All seem to be keen on cutting taxes and waging culture wars. None mentions the NHS or climate change. Sunak seems to be the favourite, although Johnson and his allies are said to be plotting against the former chancellor in revenge for what they see as his betrayal.

He had a slick video produced “almost overnight” (that’s what his side are claiming). Whenever it was knocked together, it’s a slickly terrible video that introduces his appalling slogan, Ready For Rishi. And begins with the words: “Let me tell you a story…”

Or sell you a Tory, much the same thing. The story he wants to sell is about his grandmother, his modest roots, and overlooks his vast personal wealth, the even more bottomless wealth of his wife.
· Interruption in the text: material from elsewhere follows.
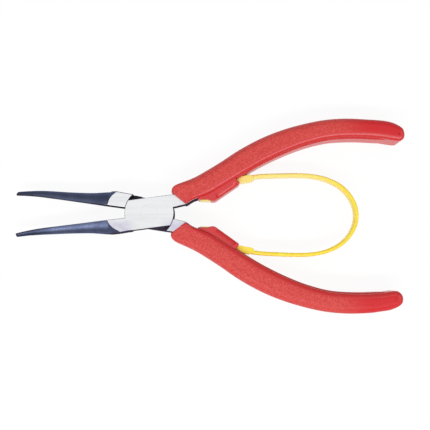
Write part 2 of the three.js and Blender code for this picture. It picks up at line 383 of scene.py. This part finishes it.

Nadhim Zahawi is another multi-millionaire and you do have to wonder how people so ridiculously wealthy can have any idea about the lives of ordinary people – or the struggles many have.

Braverman is weirdly unpleasant, loves the culture wars stuff, and only the other day told ITV News: “There are too many people in this country who are of working age, who are of good health, and who are choosing to rely on benefits.”

She said this without offering proof, without acknowledging that 40 per cent of those claiming Universal Credit are in work but in jobs so badly paid they need government support.

Another vile urban myth incanted like a bad spell.

Liz Truss, that second-rate Thatcher tribute act, has good odds. Even though only the other week, in an example of her grip on things, she was heard on television referring to the Irish Taoiseach as the “Irish Tea Sock”.

I can’t run through them all; too exhausting, too depressing.

Johnson may have resigned in disgrace, but the right-wing populism he summoned up will not go away. All the candidates, however much they may squabble, are chanting the same lines: raising taxes, fighting Brexit all over again, turning on the immigration claxon, sending migrants to Rwanda, while saying nothing about what will be cut to pay for those lower taxes.

The Hateful Eight had an original ending much more violent than the one that went out. What sort of an ending will The Hateful Tory Eight Have?